The station master wires up the line to arrange for Gifford's traps to be transferred to a down train at the next stop, although Gifford won't get them until about ten. Still, the night will still be fairly young at that hour and he will have plenty of time to attend the festivities.

The two men depart in a fly with a stranger who has the gall to ask them for a lift given he will be a fellow guest at the Golden Lion Hotel. They are outraged at his request and amazed to hear the stranger is also going to the Hunt Ball. Gifford sniffily decides the man is not of their class, a conclusion based largely on the other's looks and manner. It transpires the man is Clement Henshaw, brother of Gervase, whom Gifford knows by repute as a fellow legal eagle.

In private conversation at the Golden Lion, Gifford and Kelson indulge in a positive orgy of character shredding. Henshaw is, they tell each other, the "[w]rong type of sportsman...spoilt by that objectionable, cock-sure manner" and similar comments.
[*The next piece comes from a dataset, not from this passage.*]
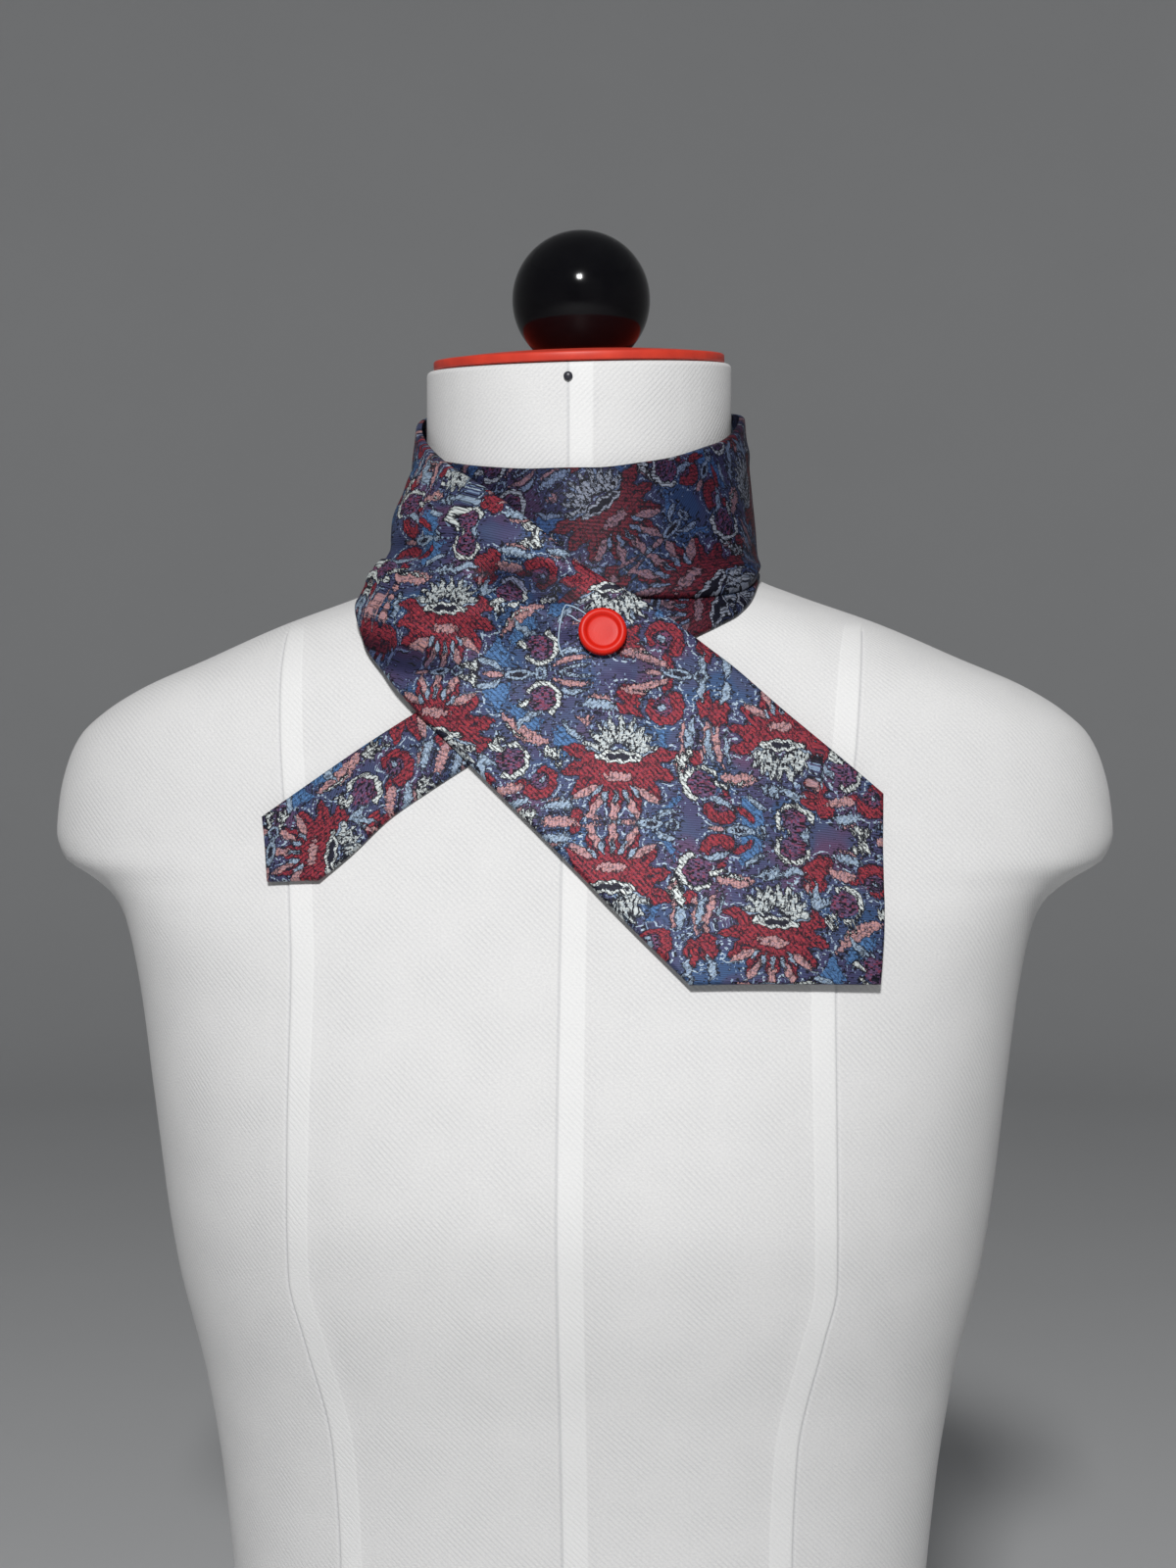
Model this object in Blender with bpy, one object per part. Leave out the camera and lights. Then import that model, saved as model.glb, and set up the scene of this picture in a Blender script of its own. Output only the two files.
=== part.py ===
"""A necktie worn as a cravat on a limbless dress form.

Lengths in the tables are millimetres, and MM turns them into Blender's metres. +Z is up and the front
faces -Y. The form stands on the plane Z = 0. A turn is an angle round the neck, in degrees: 0 is the
front, 90 the wearer's left (+X), 180 the back, and it goes on past 360 for the next time round.
"""

import math
from typing import NamedTuple

import bmesh
import bpy
import mathutils
import numpy as np

MM = 0.001

CLOTH_THICKNESS = 2.0
SEAM_GAP = 0.3
NECK_TILT = math.radians(7.5)
NECK_ROLL = math.radians(1.1)
NECK_TOP_HEIGHT = 606.0
NECK_RIM_ROUNDING = 2.0
NECK_RIM_ANGLES = (0, math.radians(45), math.radians(90))
FORM_FACETS = 64
# Where a run of the form's rings starts, and the step between them
FORM_RING_RUNS = ((0, 21), (400, 5), (440, 10), (500, 3), (545, 9), (590, 12))
BASE_ROUNDING = 4.0
BASE_EDGE_SCALE = 0.975
NECK_RADIUS = 57.0
NECK_CENTRE_Y = -3.0
SHARP_ANGLE = math.radians(40)

CAP_SCALE = 0.955
CAP_EDGE = 3.6
CAP_DOME = 2.2
CAP_FACETS = 48
# Share of the cap's reach, and the height there
CAP_PROFILE = (
    (0.985, 0.0),
    (1.0, 0.5),
    (1.0, CAP_EDGE - 1.0),
    (0.985, CAP_EDGE - 0.3),
    (0.955, CAP_EDGE),
    (0.65, CAP_EDGE + 0.75 * CAP_DOME),
    (0.33, CAP_EDGE + CAP_DOME),
)
KNOB_RADIUS = 25.7
KNOB_FLAT_AT = 18.4
KNOB_CENTRE_X = 1.6
KNOB_RINGS = 13
KNOB_FACETS = 28
PIN_HEIGHT = 592.8
PIN_FACETS = 16
# Radius and height above the cover
PIN_PROFILE = ((1.6, 0.0), (1.6, 0.4), (1.2, 1.0), (0.5, 1.3))

BUTTON_RADIUS = 8.3
BUTTON_FACETS = 32
# Radius and height above the cloth: the back, the round edge, the rim, and the well inside it
BUTTON_PROFILE = (
    (7.1, 0.0),
    (8.3, 0.8),
    (8.3, 2.5),
    (7.8, 3.2),
    (7.2, 3.4),
    (6.1, 3.25),
    (5.5, 2.6),
    (4.7, 2.5),
    (1.1, 2.5),
)
BUTTON_GAP = 0.3

STEPS_ACROSS = 7
STEPS_ACROSS_WIDE = 13
NARROW_BLADE_COLUMNS = 17
LOWER_BAND_COLUMNS = 56
UPPER_BAND_COLUMNS = 52
WIDE_BLADE_COLUMNS = 84
EVENING_PASSES = 6
LAP_STARTS = 0.3
LAP_LENGTH = 0.4
BLADE_POINT_REACH = 1.6
BLADE_TIP_LIFT = 3.6


class FormSection(NamedTuple):
    """A level section of the form: how far it reaches to each side, to the front and to the back."""

    height: float
    half_width: float
    front: float
    back: float
    squareness: float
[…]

At this point I was almost starting to hope this nasty pair of snobs would be found stark dead behind the stables at Wynford Place.

But it's Henshaw who's found dead, locked in a room in the tower at Wynford Place -- a room with the key on the inside. Admittedly there's a window big enough for an adult to use to escape but there's an 80 feet drop to the ground. The general consensus is Henshaw committed suicide by stabbing himself with a chisel.

Suicide by chisel seems an unlikely method, I hear you remark, and indeed this is the opinion of Gervase Henshaw, who now appears at the house door. His opinion it was not suicide is shared the doctor who gives evidence at the inquest.

At this point the mystery gallops off in full cry after the fox of whodunnit, how, and why.

My verdict: I have long been a fan of the Country House Mystery, set on estates owned by families residing in rambling houses with secret passages, panelled halls with huge fireplaces, morning rooms opening onto peacock infested terraces, libraries lined with leather bound tomes and ancestral portraits, wooded grounds featuring lakes and terraces and gamekeepers, and carriages rolling up and down wide drives sweeping between rows of ancient oaks to exit past lodges guarding ornate iron gates. Being born and raised in a grimy industrial city, these mysteries were an alien land to me and one I enjoyed and still enjoy exploring.

Thus I was disposed to like The Hunt Ball. Alas, this particular visit was not too successful. For example, the locked room solution is pedestrian and most readers will guess it. I found the characters unsympathetic and the police presented as inept, not least in overlooking a couple of clues -- including one of a particularly glaring nature. It may be this novel was intended as a spoof of the Country House Mystery, but all in all I found The Hunt Ball Mystery something of a disappointment.